Posted by: lee at Jul 14, 2006 1:42:09 PM
I hadn't noticed that Lee but you are both correct. The context suggested that O'Rourke had in mind a connection with the Irish potato famine and he is right. Here is what wikipedia has to say:
"In the case of the 1846–49 Irish Famine, the response of Tory government head Sir Robert Peel was to purchase some foreign maize for delivery to Ireland, and to repeal the Corn Laws, which prohibited imports of the much cheaper foreign grain to Ireland. The repeal of the Corn Laws was enacted over a three-year period from 1846 to 1849 and came too late to help the starving Irish, and was politically unpopular, resulting in the end of Sir Robert's ministry."

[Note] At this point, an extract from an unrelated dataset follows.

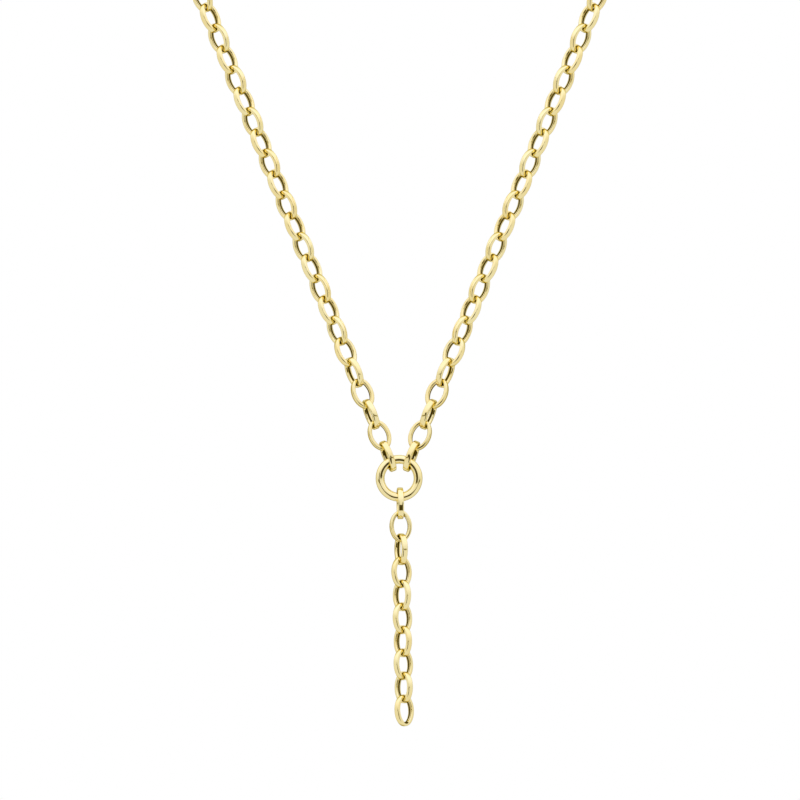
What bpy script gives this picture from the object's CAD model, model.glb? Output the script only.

http://en.wikipedia.org/wiki/Irish_Potato_Famine_%281845-1849%29
Posted by: Alex Tabarrok at Jul 14, 2006 2:34:44 PM
Smith was a product of the Northern Enlightenment(England, Scotland, North America) which rightfully believed Men to be amoral and so tried to structure society to channel self interest into creative ways.
The Southern Enlightenment (France and Germany) got this wrong. They believed that man was either basically good, or human nature was malleable. That was the mistake that flawed nearly all of their subsequent philosophies.
Posted by: kyle8 at Jul 14, 2006 6:36:54 PM
An index would have improved PJ's book "Eat the Rich" for me because I've forgotten where the great stuff is on certain topics.
Posted by: jim at Jul 15, 2006 3:36:21 PM
This just seems to me to be a restatement of the theory of social capital.
Of course morality is needed in order for any economy or society to functionproperly.
Posted by: thought at Jul 16, 2006 1:24:19 AM
Sadly, I got rid of all my PJ's as I was trying to reduce my book space. I really should buy them again, if for no other reason than to lend to young people.
You can't engage young people in something like The Wealth of Nations, like you can All the Trouble in The World.